Research Project: Development of Engineering Tools for the Design and Rehabilitation of Safe, Efficient Embankment Protection Alternatives, Hydraulic Structures, and Channels

Location: Hydraulic Engineering Research

Title: Embankment breach research: Observed internal erosion processes

Author
item Ali, Abdelfatah - Orise Fellow
item Hunt, Sherry
item Tejral, Ronald - Ron
item Temple, Darrel - Retired ARS Employee

Submitted to: State Dam Safety Officials Association Proceedings
Publication Type: Proceedings
Publication Acceptance Date: 9/11/2018
Publication Date: N/A
Citation: N/A

Interpretive Summary: The two most common causes of earthen dam or levee failure are water spilling over the top of a dam or the unintended release of water through an opening in the dam. An unintended release of water through an opening in the dam occurs when water flows through a cavity, crack, and/or opening within the dam. These openings may be caused by drought conditions, earthquakes, animals digging, and/or tree roots creating a flow path. Having knowledge about the soils in earthen dams is key to knowing how fast a dam may erode or in some cases fail. Scientists at the USDA-Agricultural Research Service Hydraulic Engineering Research Unit in Stillwater, Oklahoma conducted research on small earthen dams. Scientists observed the release of water through an opening in the dam until the dam failed. This research was conducted to provide data to assist in the development of computer software to predict dam failures.

Technical Abstract: Internal erosion and embankment overtopping are among the most common causes of embankment dam and levee failures and incidents. Internal erosion occurs when water flows through a cavity, crack, and/or other openings within the embankment.
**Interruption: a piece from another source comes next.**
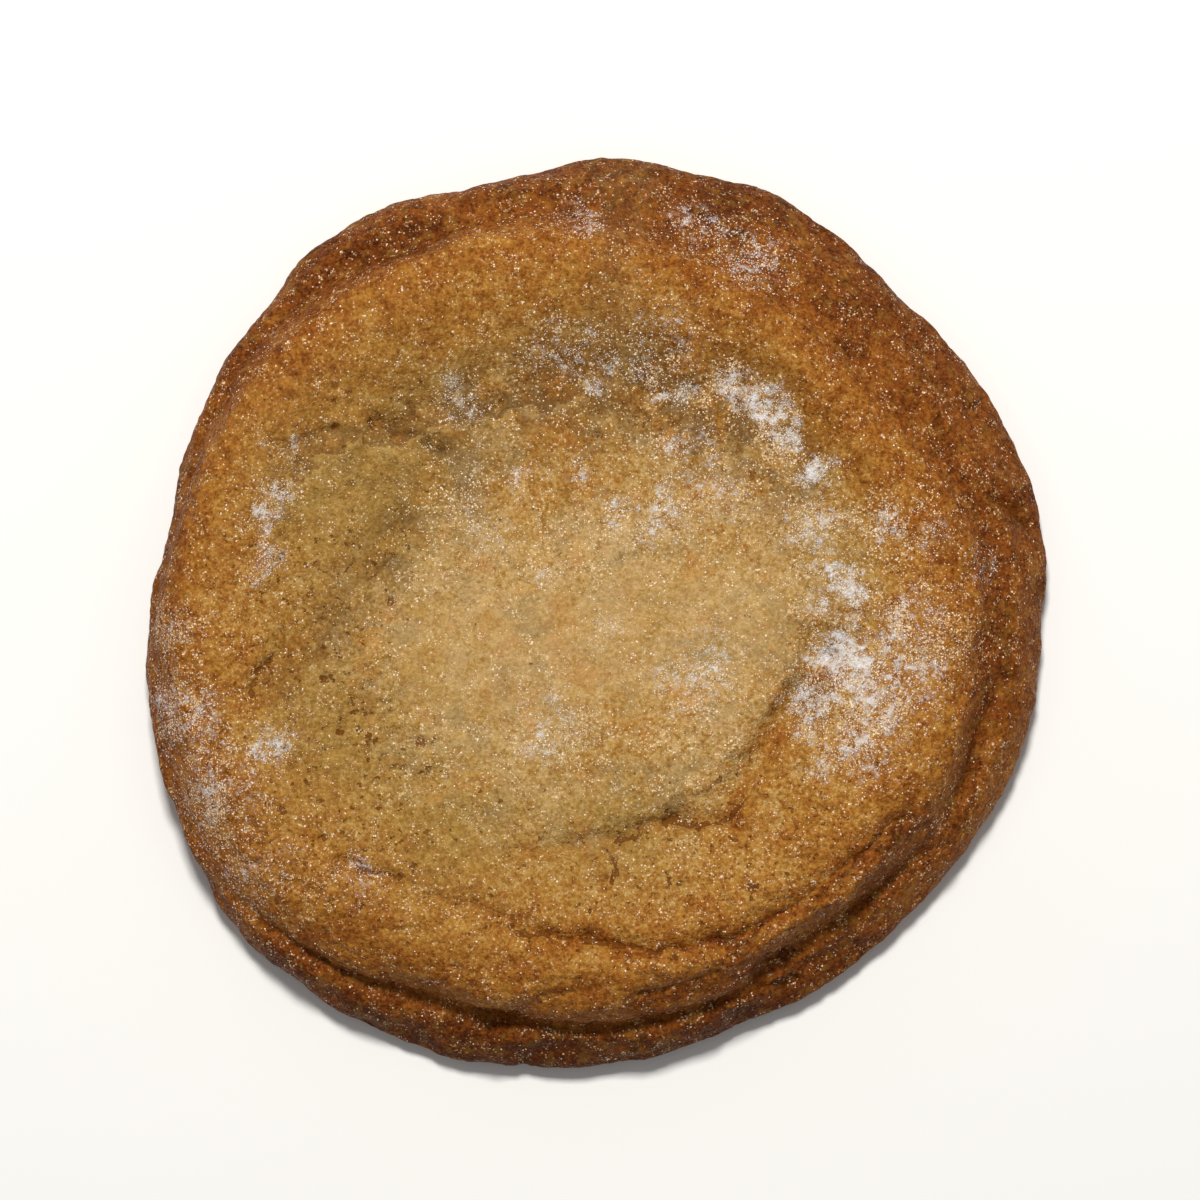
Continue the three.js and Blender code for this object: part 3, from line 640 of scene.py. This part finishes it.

Internal erosion initiation may be caused by vulnerabilities (e.g. inadequate compaction during construction, earthquakes, differential settlement, desiccation, burrowing animals, or/and vegetation roots) within the embankment. The embankment soil material plays a key role in both the erosion process and rate of failure, but characterizing soil properties and how they relate to the rate of failure can be challenging. Because the breach formation process and breach timing can vary due to soil materials (e.g. soil gradation, density, moisture content), it is important to study this phenomenon to improve prediction of dam incidents and potential for breach failure. Four large-scale earthen embankment internal erosion tests have been conducted at the USDA-ARS Hydraulic Engineering Research Unit in Stillwater, Oklahoma to evaluate how soil properties influence the erosion rate, timing, and geometry of an embankment breach as well as outflow from an embankment breach. Three different materials were used in the tests ranging from an SM to a CL material. The embankment materials were characterized by water content, density, texture, strength, and erodibility. Erodibility was measured using a jet erosion test (JET). The rate of erosion and failure observed in these tests varied by several orders of magnitude. The objective of this research was to document the observed rates of failure for the internal erosion tests and to compare the influence soil materials have on the erosion processes.